Maintenant, je suis toujours parti du principe qu’il fallait être honnête et ne pas raconter des choses aux gens. J’ai toujours dit que d’avoir un championnat « Elite » en roller-hockey ne voulait rien dire. En « élite » de quoi ? Parlons de 1ère division ça reflètera davantage la réalité.
Ce qui m’ennuie, c’est que le roller-hockey n’arrive pas à avoir d’identité. Les play-offs, par exemple, c’est normalement réservé à des sports pro’. Il faut avoir des moyens, du temps de libre. Je ne veux pas tomber dans les prédictions, je ne détiens aucune vérité, mais aujourd’hui je ne sais pas si le roller-hockey va tenir encore 10 ans.

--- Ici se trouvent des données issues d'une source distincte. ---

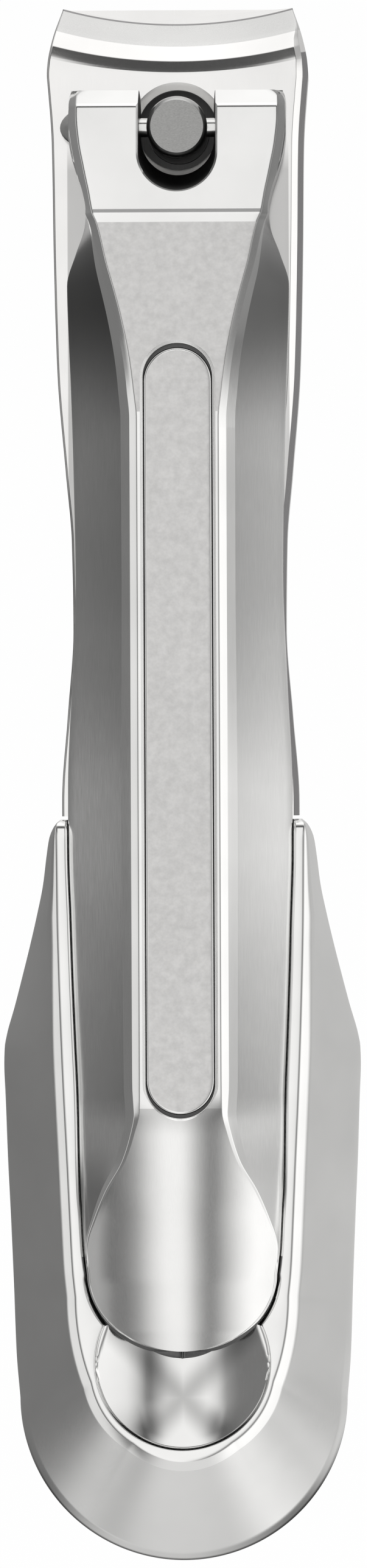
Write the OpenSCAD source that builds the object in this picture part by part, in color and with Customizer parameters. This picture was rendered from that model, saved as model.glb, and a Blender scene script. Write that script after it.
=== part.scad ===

« Pas d’identité », tu regrettes que ta discipline essaye de copier le « grand frère glace » ?
Je ne sais pas si c’est le grand frère. Ni grand , ni frère d’ailleurs. On n’arrive pas à être du roller-hockey. Je préfèrerais qu’on soit l’original plutôt qu’une mauvaise copie. Un exemple, a été évoquée la question de disputer des matchs en semaine. Je me demande même comment on peut ne serait-ce qu’y réfléchir. Ou alors la personne n’a jamais été contrainte à la réalité. Comment des étudiants, des gens qui travaillent à côté peuvent se mobiliser pour aller jouer en semaine ? Il faudrait que le roller-hockey trouve son propre chemin.
Après je me suis beaucoup trompé dans ma vie. J’ai souvent changé d’avis aussi. Donc peut être qu’un jour le roller-hockey sera professionnel.